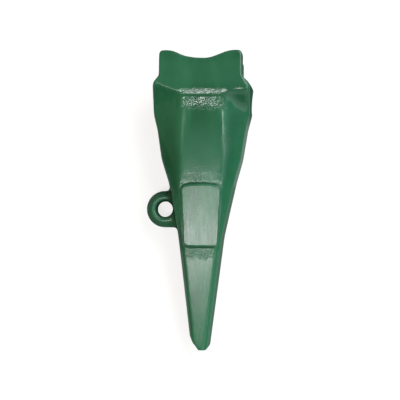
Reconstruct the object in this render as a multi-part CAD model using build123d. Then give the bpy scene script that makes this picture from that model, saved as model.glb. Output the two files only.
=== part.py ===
from build123d import *
import os
from math import hypot, radians, tan

# Driving dimensions, in millimetres and degrees
# X runs from the crown (lifting eye) side to the belly side, Y from tip to mouth, Z across the tooth's width
# The origin is where the lock pin's axis crosses the middle of the socket

# Ears, the two tongues behind the mouth
ear_end = 70.0
ear_half_height = 67.2
ear_corner = 6.0
ear_outside = 61.0
ear_thickness = 20.0
ear_gap = 2 * (ear_outside - ear_thickness)
scallop_depth = 11.2
scallop_half_span = 47.0
scallop_crest_handle = 30.0
scallop_dip_handle = 22.0
mouth_y = 31.0

# Side profile of the body, each station as its place along Y and its half height in X
flank_top_y = 33.0
shoulder_y = 21.5
shoulder_half = 78.2
boss_front_y = -20.0
boss_front_half = 76.2
boss_foot_y = -43.0
boss_foot_half = 70.4
waist_y = -89.0
waist_half = 63.2
neck_y = -125.0
neck_half = 51.4
neck_belly_half = 53.4
nose_y = -206.0
nose_half = 35.9
tip_y = -378.8
tip_shoulder_half = 15.6
crown_bevel_length = 22.0
belly_bevel_length = 7.5
edge_crown_x = -1.8
edge_belly_x = 10.5

# Rounds of the side profile
flank_round = 8.0
shoulder_round = 12.0
boss_front_round = 40.0
boss_foot_round = 30.0
waist_round = 60.0
neck_round = 90.0
nose_round = 150.0
tip_round = 1.5

# Side faces, tapering from the mouth to the tip, with a rib between two sloping facets
pad_rise = 6.0
face_half_width = ear_outside - pad_rise
face_taper = 4.6
rib_shift = 1.8
rib_root_y = -10.0
rib_root_half = 30.0
rib_waist_y = -100.0
rib_waist_half = 37.0
facet_drop = 22.0
bevel_nose_half = 25.5
bevel_tip_half = 5.5
bevel_lean = 33.0

# Raised pad that carries each ear
pad_front_y = 9.0
pad_corner_x = 36.0
pad_crown_sweep = 14.0
pad_belly_sweep = 3.0
pad_front_lean = 50.0

# Raised name panel on each side face
panel_top_y = -128.0
panel_bottom_y = -222.5
panel_top_half = 30.5
panel_bottom_half = 25.5
panel_shift = 1.0
panel_rise = 3.0
panel_arch = 4.0
panel_corner = 7.0
panel_round = 2.0

# Lifting eye
eye_x = -57.0
eye_y = -165.2
eye_radius = 28.0
eye_bore = 12.2
eye_thickness = 24.0
eye_edge_round = 7.0
eye_rim_round = 3.0
eye_root_round = 5.0

# Socket for the adapter nose, and the lock pin's bore
socket_mouth_half_height = 59.0
socket_end_y = -150.0
socket_end_half_height = 24.0
socket_end_half_width = 25.0
socket_corner = 16.0
socket_floor_round = 8.0
pin_bore = 15.0
pin_rim_round = 2.0

# Extra length of blocks and cuts that run past the tooth
margin = 12.0

# Rounds of the cast edges
rib_round = 9.0
pad_round = 8.0
pad_turn_round = 30.0
foot_round = 12.0


def face_z(y):
    """Height of the rib's face above the middle plane at a place along the tooth."""
    return face_half_width + y * tan(radians(face_taper))


def half_profile(side, neck, edge_x, bevel_length):
    """Corners of the side profile on one side, from the ear to the tip, each with its round."""
    return [
        (side * ear_half_height, ear_end, ear_corner),
        (side * ear_half_height, flank_top_y, flank_round),
        (side * shoulder_half, shoulder_y, shoulder_round),
        (side * boss_front_half, boss_front_y, boss_front_round),
        (side * boss_foot_half, boss_foot_y, boss_foot_round),
        (side * waist_half, waist_y, waist_round),
        (side * neck, neck_y, neck_round),
        (side * nose_half, nose_y, nose_round),
        (side * tip_shoulder_half, tip_y + bevel_length, tip_round),
        (edge_x, tip_y, tip_round),
    ]


def side_profile():
    belly = half_profile(1, neck_belly_half, edge_belly_x, belly_bevel_length)
    crown = half_profile(-1, neck_half, edge_crown_x, crown_bevel_length)
    corners = belly + crown[::-1]
    outline = FilletPolyline(
        *[(x, y) for x, y, _ in corners], radius=[r for _, _, r in corners], close=True
    )
    return make_face(outline)


def plane_through(a, b, c):
    """Plane on three points, its normal on the outer side of the tooth."""
    across = Vector(*b) - Vector(*a)
    along = Vector(*c) - Vector(*a)
    normal = across.cross(along)
    if normal.Z < 0:
        normal = normal * -1
    return Plane(origin=a, x_dir=across, z_dir=normal)


def face_plane():
    return plane_through((0, 0, face_z(0)), (1, 0, face_z(0)), (0, tip_y, face_z(tip_y)))


def facet_plane(side):
    """Slope from the rib down to the wall, behind the neck."""
    rib_root = (rib_shift + side * rib_root_half, rib_root_y, face_z(rib_root_y))
    rib_waist = (rib_shift + side * rib_waist_half, rib_waist_y, face_z(rib_waist_y))
    wall_root = (side * shoulder_half, rib_root_y, face_half_width - facet_drop)
    return plane_through(rib_root, rib_waist, wall_root)


def bevel_plane(side):
    """Bevel along the nose, between its face and its wall."""
    top = (side * bevel_nose_half, nose_y, face_z(nose_y))
    end = (side * bevel_tip_half, tip_y, face_z(tip_y))
    low = (side * (bevel_nose_half + 1), nose_y, face_z(nose_y) - tan(radians(bevel_lean)))
    return plane_through(top, end, low)


def pad_plane(side, sweep):
    """Leaning front of the ear pad, swept back on each side of the rib."""
    reach = side or 1
    corner = (side * pad_corner_x, pad_front_y, ear_outside)
    out = (reach * shoulder_half, pad_front_y + sweep, ear_outside)
    foot = (side * pad_corner_x, pad_front_y - tan(radians(pad_front_lean)), ear_outside - 1)
    return plane_through(corner, out, foot)


def mirrored(plane):
    def flip(v):
        return Vector(v.X, v.Y, -v.Z)
    return Plane(origin=flip(plane.origin), x_dir=flip(plane.x_dir), z_dir=flip(plane.z_dir))


def cut_to(solid, planes):
    """Keeps what lies inside every plane and inside its mirror image."""
    for plane in planes:
        solid = split(solid, bisect_by=plane, keep=Keep.BOTTOM)
        solid = split(solid, bisect_by=mirrored(plane), keep=Keep.BOTTOM)
    return solid


def edges_between(solid, first, second):
    """Edges that lie on two planes at once, on either side of the tooth."""
    found = []
    for one, other in ((first, second), (mirrored(first), mirrored(second))):
        for edge in solid.edges():
            spots = [edge @ t for t in (0, 0.5, 1)]
            gaps = [abs(p.to_local_coords(s).Z) for p in (one, other) for s in spots]
            if max(gaps) < 0.01:
                found.append(edge)
    return found


def lies_on(edge, plane):
    return max(abs(plane.to_local_coords(edge @ t).Z) for t in (0, 0.5, 1)) < 0.01


def stock(rear, front, half_width):
    """Block past the side profile on both sides, between two places along the tooth."""
    block = Box(2 * (shoulder_half + margin), rear - front, 2 * half_width)
    return Pos(0, (rear + front) / 2, 0) * block


def tapered_core():
    """Rib, facets and nose bevels on both sides, with the rib's edges rounded."""
    core = cut_to(stock(flank_top_y, tip_y - 1, ear_outside + margin), [face] + facets + bevels)
    ribs = [e for plane in facets + bevels for e in edges_between(core, face, plane)]
    return fillet(ribs, rib_round)


def ear_pads():
    """Full width block at the rear, with a leaning rounded front."""
    pads = cut_to(stock(ear_end + margin, waist_y, ear_outside), pad_fronts)
    turns = [e for plane in pad_fronts[1:] for e in edges_between(pads, pad_fronts[0], plane)]
    pads = fillet(turns, pad_turn_round)
    outside = Plane((0, 0, ear_outside))
    rims = [
        e
        for e in pads.edges()
        if lies_on(e, outside) or lies_on(e, mirrored(outside))
        if (e @ 0.5).Y < ear_end and abs((e @ 0.5).X) < shoulder_half + margin - 1
    ]
    return fillet(rims, pad_round)


def near_pad_front(edge):
    """Whether an edge follows the pads' front from end to end, its turns included."""
    fronts = [q for plane in pad_fronts for q in (plane, mirrored(plane))]
    gaps = [min(abs(q.to_local_coords(edge @ t).Z) for q in fronts) for t in (0, 0.5, 1)]
    return max(gaps) < 2.0


def side_faces():
    """Core and pads together, with the valley between them rounded."""
    solid = tapered_core() + ear_pads()
    valley = [
        e
        for e in solid.edges()
        if len(e.vertices()) == 2 and near_pad_front(e)
        if abs((e @ 0).X - (e @ 1).X) > 2 and abs((e @ 0.5).X) < shoulder_half + margin - 1
        if abs((e @ 0.5).Z) < ear_outside - pad_round
    ]
    return fillet(valley, foot_round)


def side_slab():
    """The side profile, drawn in plan, as thick as the ear pads."""
    return extrude(side_profile(), amount=ear_outside, both=True)


def name_panel():
    """Raised panel on the near side face, its top edge arched, its corners and rim rounded."""
    top = panel_top_y - nose_y
    bottom = panel_bottom_y - nose_y
    top_crown = (panel_shift - panel_top_half, top)
    top_belly = (panel_shift + panel_top_half, top)
    bottom_crown = (panel_shift - panel_bottom_half, bottom)
    bottom_belly = (panel_shift + panel_bottom_half, bottom)
    sides = Polyline(top_crown, bottom_crown, bottom_belly, top_belly)
    arch = SagittaArc(top_crown, top_belly, panel_arch)
    outline = make_face([sides, arch])
    outline = fillet(outline.vertices(), panel_corner)
    seat = Plane(origin=(0, nose_y, face_z(nose_y)), x_dir=(1, 0, 0), z_dir=face.z_dir)
    panel = extrude(seat * outline, amount=panel_rise) + extrude(seat * outline, amount=-panel_rise)
    rim = [e for e in panel.edges() if lies_on(e, seat.offset(panel_rise))]
    return fillet(rim, panel_round)


def lifting_eye():
    """Ring at the crown side with its lug into the body, rounded all over."""
    ring = Circle(eye_radius)
    lug = Pos(eye_radius, 0) * Rectangle(2 * eye_radius, 2 * eye_radius)
    shape = extrude(Pos(eye_x, eye_y) * (ring + lug), amount=eye_thickness / 2, both=True)
    rim = [e for e in shape.edges() if abs((e @ 0.5).Z) > eye_thickness / 2 - 0.01]
    rim = [e for e in rim if (e @ 0.5).X < eye_x + 2 * eye_radius - 1]
    return fillet(rim, eye_edge_round)


def round_eye_root(solid):
    """Rounds the valley where the eye grows out of the crown wall."""
    neck = (-neck_half, neck_y, 0)
    nose = (-nose_half, nose_y, 0)
    wall = plane_through(neck, nose, (-neck_half, neck_y, 1))
    reach = eye_radius + 1
    root = [
        e
        for e in solid.edges()
        if lies_on(e, wall) and abs((e @ 0.5).Z) < eye_thickness / 2 + 1
        if abs((e @ 0.5).Y - eye_y) < reach
    ]
    return fillet(root, eye_root_round)


def eye_hole():
    return Pos(eye_x, eye_y) * Cylinder(eye_bore, 2 * eye_thickness)


def around_pin(edge):
    """Whether an edge runs round the pin bore where it leaves a boss."""
    spots = [edge @ t for t in (0, 0.3, 0.6, 0.9)]
    on_bore = all(abs(hypot(s.Y, s.Z) - pin_bore) < 0.01 for s in spots)
    return on_bore and abs(spots[0].X - spots[2].X) < 2 and abs(spots[0].X) > boss_foot_half


def round_hole_rims(solid):
    """Rounds the two mouths of the eye's hole and the outer mouths of the pin bore."""
    circles = [e for e in solid.edges() if e.geom_type == GeomType.CIRCLE]
    eye_rims = [e for e in circles if abs(e.radius - eye_bore) < 0.001]
    solid = fillet(eye_rims, eye_rim_round)
    return fillet([e for e in solid.edges() if around_pin(e)], pin_rim_round)


def socket():
    """Tapered hollow for the adapter nose, open at the mouth."""
    run = mouth_y - socket_end_y
    reach = (ear_end + margin - socket_end_y) / run
    half_height = socket_end_half_height + (socket_mouth_half_height - socket_end_half_height) * reach
    half_width = socket_end_half_width + (ear_gap / 2 - socket_end_half_width) * reach
    floor = Plane(origin=(0, socket_end_y, 0), x_dir=(1, 0, 0), z_dir=(0, 1, 0))
    end = floor * RectangleRounded(
        2 * socket_end_half_height, 2 * socket_end_half_width, socket_corner
    )
    rear = floor.offset(run * reach) * RectangleRounded(2 * half_height, 2 * half_width, socket_corner)
    hollow = loft([end, rear])
    bottom = [e for e in hollow.edges() if lies_on(e, floor)]
    return fillet(bottom, socket_floor_round)


def mouth():
    """Clears the space between the ears, down to the rear ends of the crown and belly walls."""
    length = ear_end + margin - mouth_y
    gap = Box(4 * shoulder_half, length, ear_gap)
    return Pos(0, mouth_y + length / 2, 0) * gap


def scallop():
    """Wave cut into the rear end of both ears."""
    dip = ear_end - scallop_depth
    start = (scallop_half_span, ear_end)
    belly = Bezier(
        start, (scallop_crest_handle, ear_end), (scallop_dip_handle, dip), (0, dip)
    )
    crown = mirror(belly, Plane.YZ)
    back = Polyline(
        start, (scallop_half_span, ear_end + margin),
        (-scallop_half_span, ear_end + margin), (-scallop_half_span, ear_end),
    )
    return extrude(make_face([belly, crown, back]), amount=2 * ear_outside, both=True)


def pin_hole():
    return Rot(0, 90, 0) * Cylinder(pin_bore, 4 * shoulder_half)


face = face_plane()
facets = [facet_plane(1), facet_plane(-1)]
bevels = [bevel_plane(1), bevel_plane(-1)]
pad_fronts = [pad_plane(0, 0), pad_plane(1, pad_belly_sweep), pad_plane(-1, pad_crown_sweep)]

tooth = side_slab() & side_faces()
panel = name_panel()
tooth = round_eye_root(tooth + panel + mirror(panel, Plane.XY) + lifting_eye())
tooth = tooth - socket() - mouth() - scallop() - pin_hole() - eye_hole()
tooth = round_hole_rims(tooth)

os.makedirs("parts", exist_ok=True)
export_step(tooth, "parts/tooth.step")
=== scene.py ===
import math

import bmesh
import bpy
from mathutils import Matrix, Vector, noise


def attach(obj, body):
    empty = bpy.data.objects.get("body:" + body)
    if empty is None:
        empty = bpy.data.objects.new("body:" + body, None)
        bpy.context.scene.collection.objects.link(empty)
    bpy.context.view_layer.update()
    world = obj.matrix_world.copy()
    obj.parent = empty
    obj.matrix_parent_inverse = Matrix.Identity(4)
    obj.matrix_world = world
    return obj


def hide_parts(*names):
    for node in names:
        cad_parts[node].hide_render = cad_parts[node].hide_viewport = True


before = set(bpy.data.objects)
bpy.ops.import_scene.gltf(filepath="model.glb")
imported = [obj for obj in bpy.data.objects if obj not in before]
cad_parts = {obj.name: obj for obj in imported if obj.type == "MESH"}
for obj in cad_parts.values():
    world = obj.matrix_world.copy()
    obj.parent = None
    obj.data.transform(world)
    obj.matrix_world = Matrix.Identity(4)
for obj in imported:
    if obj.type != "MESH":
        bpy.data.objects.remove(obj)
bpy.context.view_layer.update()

# The tooth's own sizes, in metres, as in the CAD source
FACE_HALF_WIDTH = 0.055
FACE_TAPER = math.radians(4.6)
EAR_OUTSIDE = 0.061
PAD_FRONT_Y = 0.009
PANEL_TOP_Y = -0.128
PANEL_BOTTOM_Y = -0.2225
PANEL_TOP_HALF = 0.0305
PANEL_BOTTOM_HALF = 0.0255
PANEL_SHIFT = 0.001
PANEL_ARCH = 0.004
PANEL_CORNER = 0.007
PANEL_RISE = 0.003
NOSE_Y = -0.206
NOSE_HALF = 0.0255
NOSE_TAPER = 0.1157
EYE_X = -0.057
EYE_Y = -0.1652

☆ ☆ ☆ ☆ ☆

## GIVEN REQUEST
Your output shall consist solely of the lines from the line with "tooth = side_slab() & side_faces()" to the line with "imported = [obj", reproduced exactly, both ends included.

## WRITTEN SOLUTION
tooth = side_slab() & side_faces()
panel = name_panel()
tooth = round_eye_root(tooth + panel + mirror(panel, Plane.XY) + lifting_eye())
tooth = tooth - socket() - mouth() - scallop() - pin_hole() - eye_hole()
tooth = round_hole_rims(tooth)

os.makedirs("parts", exist_ok=True)
export_step(tooth, "parts/tooth.step")
=== scene.py ===
import math

import bmesh
import bpy
from mathutils import Matrix, Vector, noise


def attach(obj, body):
    empty = bpy.data.objects.get("body:" + body)
    if empty is None:
        empty = bpy.data.objects.new("body:" + body, None)
        bpy.context.scene.collection.objects.link(empty)
    bpy.context.view_layer.update()
    world = obj.matrix_world.copy()
    obj.parent = empty
    obj.matrix_parent_inverse = Matrix.Identity(4)
    obj.matrix_world = world
    return obj


def hide_parts(*names):
    for node in names:
        cad_parts[node].hide_render = cad_parts[node].hide_viewport = True


before = set(bpy.data.objects)
bpy.ops.import_scene.gltf(filepath="model.glb")
imported = [obj for obj in bpy.data.objects if obj not in before]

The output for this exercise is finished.